Levy: Ich glaube, man muss da gut aufpassen, dass durch diesen Hype um ihre positive Einstellung nicht so eine Klatschwelle entsteht, dass die Leute das alles eigentlich nur noch toll finden. Es gibt auch andere Momente - und damit lernt sie nun umzugehen. Was aber beeindruckend ist: Durch die Art und Weise, wie sie damit umgeht, macht sie es den Leuten einfacher, auf sie zuzugehen. Das ist sehr stark von ihr, dass sie sich auf diese Art den Leuten öffnet und sagt: Hallo, hier bin ich, ich fahre jetzt halt statt zu laufen, aber ich bin die Gleiche und ihr könnt trotzdem mit mir reden. Das hat vielen geholfen, glaube ich - auch den Leuten, die da in Schockstarre waren.

Levy im März 2018

Levy im März 2018

Foto: imago/ZUMA Press

SPIEGEL ONLINE: Wo wir gerade von starken Frauen sprechen: Der Unfalltag war und ist ja nicht nur Ihr Geburtstag. Es ist auch der Tag, an dem Ihre Frau Madeleine erfahren hat, dass sie schwanger ist. Sie hat das dann zwei Wochen für sich behalten. Weil sie gespürt hat: Mein Mann kann gerade selbst eine gute Nachricht nicht verarbeiten?

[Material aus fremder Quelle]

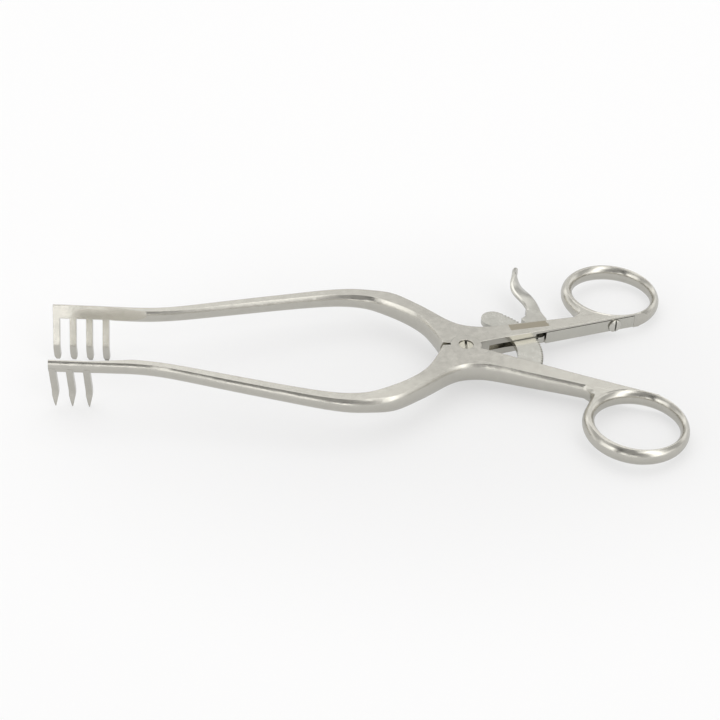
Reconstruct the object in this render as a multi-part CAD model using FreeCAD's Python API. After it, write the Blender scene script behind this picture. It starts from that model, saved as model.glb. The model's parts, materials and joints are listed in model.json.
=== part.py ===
import FreeCAD, Part
import math
import os

# Self-retaining retractor: two mirrored branches on one screw, a toothed sector on the lower branch
# and a sprung release lever in the handle of the upper branch.
# Millimetres. While it is built, the pivot axis is Z through the origin, z = 0 is the middle plane of
# the branches, the handles run to +X and the arms to -X. At the end everything is laid down on the
# table: prong tips and finger rings touch z = 0.

V = FreeCAD.Vector

# joint
joint_half = 3.3                # half thickness of the branches at the pivot
eye_radius = 5.0                # round tongues that lie on each other at the pivot
eye_clearance = 0.06            # between a tongue and the round recess it turns in
lap_clearance = 0.04            # between the two tongues, along the pivot axis
screw_radius = 1.7              # shank of the pivot screw
screw_head_radius = 2.4
screw_head_depth = 1.5          # depth of the countersunk step for the head
screw_head_sink = 0.35          # head top below the face of the eye
running_clearance = 0.05        # radial, for everything that turns on a shank or pin
stop_angle = 5.8                # degrees from -X to each stop shoulder

# handles and rings
handle_angle = 20.5             # degrees from +X to the flat inner face of a handle
ring_centre = (51.0, 35.2)
ring_inner = 13.3
ring_ridge = 15.2
ring_outer = 16.6
ring_half = 2.75
ring_hole_shift = 0.45          # the opening lies a little further from the joint than the outside

# combs
bar_y = 14.45                   # middle of the bar that carries the prongs
bar_half = 2.1                  # half height of the bar
bar_end_four = -135.0           # free end of the bar with four prongs
prong_pitch = 5.4
prong_width = 2.1
prong_thickness = 2.05
prong_slope = 0.32              # inward travel per unit of depth, inner face of bar and prongs
inner_face_y = -0.2             # inner face of the bar at z = 0, measured from the middle of the bar
prong_bend_z = -12.1            # depth where the prongs turn outwards
prong_tip_z = -17.6
prong_tip_out = 1.35            # outward travel from the bend to the tip
sharp_start_z = -13.5
blunt_start_z = -16.3

# ratchet sector, on the lower branch
sector_inner = 17.0
sector_tip = 25.2               # radius of the tooth tips
tooth_depth = 0.7
tooth_pitch = 2.9               # degrees
tooth_undercut = 0.25           # degrees
tooth_land = 0.35               # degrees
sector_half = 0.9               # half thickness
sector_end = 61.0               # degrees, centre of the round end
sector_root = -29.0             # degrees, end let into the lower handle
first_tooth = -18.05            # degrees
tooth_count = 27

# release lever with pawl nose, in the slot of the upper handle
slot_half = 1.0
slot_start = 8.5                # along the inner face of the handle, from the pivot
slot_end = 35.2
lever_half = 0.95
lever_pin_along = 31.5
lever_pin_across = 4.2
lever_pin_radius = 0.9
nose_gap = 0.1                  # nose to tooth tips

# leaf spring and its screw
leaf_start = 28.7
leaf_back = 0.75                # back of the leaf, behind the plane of the inner face
leaf_thickness = 0.9
leaf_low = -2.35
leaf_high = 1.9
leaf_gap = 0.12                 # gap between the leaf and the lip of the handle above it
leaf_relief = 0.5               # how much deeper the seat is under the free end
relief_end = 44.0
spring_screw_along = 54.2
leaf_end = spring_screw_along + 7.3
leaf_end_gap = 0.12             # between the leaf's fixed end and the end of its seat
spring_screw_z = -0.35
spring_screw_head = 2.2
spring_screw_head_height = 0.9
spring_screw_shank = 0.85
spring_screw_length = 1.9       # shank length in the handle


def polar(radius, degrees, z=0.0):
    """Point at a radius and an angle about the pivot."""
    a = math.radians(degrees)
    return V(radius * math.cos(a), radius * math.sin(a), z)


def handle_point(along, across, z=0.0):
    """Point in the upper handle: distance along its inner face, and outwards from that face."""
    a = math.radians(handle_angle)
    return V(along * math.cos(a) - across * math.sin(a), along * math.sin(a) + across * math.cos(a), z)


def prism(points, low, high):
    """Straight prism over a plan polygon."""
    wire = Part.makePolygon([V(p[0], p[1], low) for p in points] + [V(points[0][0], points[0][1], low)])
    return Part.Face(wire).extrude(V(0, 0, high - low))


def cylinder(radius, low, high, x=0.0, y=0.0):
    return Part.makeCylinder(radius, high - low, V(x, y, low), V(0, 0, 1))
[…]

Levy: Das war eine schwierige Situation. Es war nicht so geplant, dass an dem Tag die frohe Botschaft verkündet wird oder so. Am Ende des Tages hatte ich gar nicht mehr auf dem Zettel, dass sie überhaupt beim Arzt war. Das ist, als der Sturz passierte, alles gelöscht worden. Ich konnte mich noch mit ihr abstimmen, dass unsere beiden Mädels abgeholt werden. Aber das war es. Dann haben wir sofort diese Spendenaktion gestartet, was ein weitaus größerer Aufwand war, als wir abschätzen konnten, weil wir da unvorbereitet reingerannt sind. Es hat sich viel später erst ergeben, zur Ruhe zu kommen und über uns zu reden.

SPIEGEL ONLINE: Ihre älteste Tochter Tessa ist fast sechs, Mila drei. Haben sie nun mehr Angst um ihren Papa?

Levy: Kinder verarbeiten das ganz anders. Die beiden haben das alles natürlich mitbekommen, ohne dass sie je konkret wussten, was eigentlich passiert ist. Letztens fuhren sie in so einem Lauflernwagen umher. Die eine hat die andere geschoben und gesagt: Komm, wir machen das jetzt wie Kristina. Das war so ein Moment zum Lachen und zum Weinen zugleich. Ich habe Kristina davon ein Video geschickt und geschrieben: Meine Kinder wollen so sein wie du.

Anmerkung: In einer früheren Version des Artikels hieß es, dass Levy drei Töchter habe. Wir haben die entsprechende Stelle korrigiert.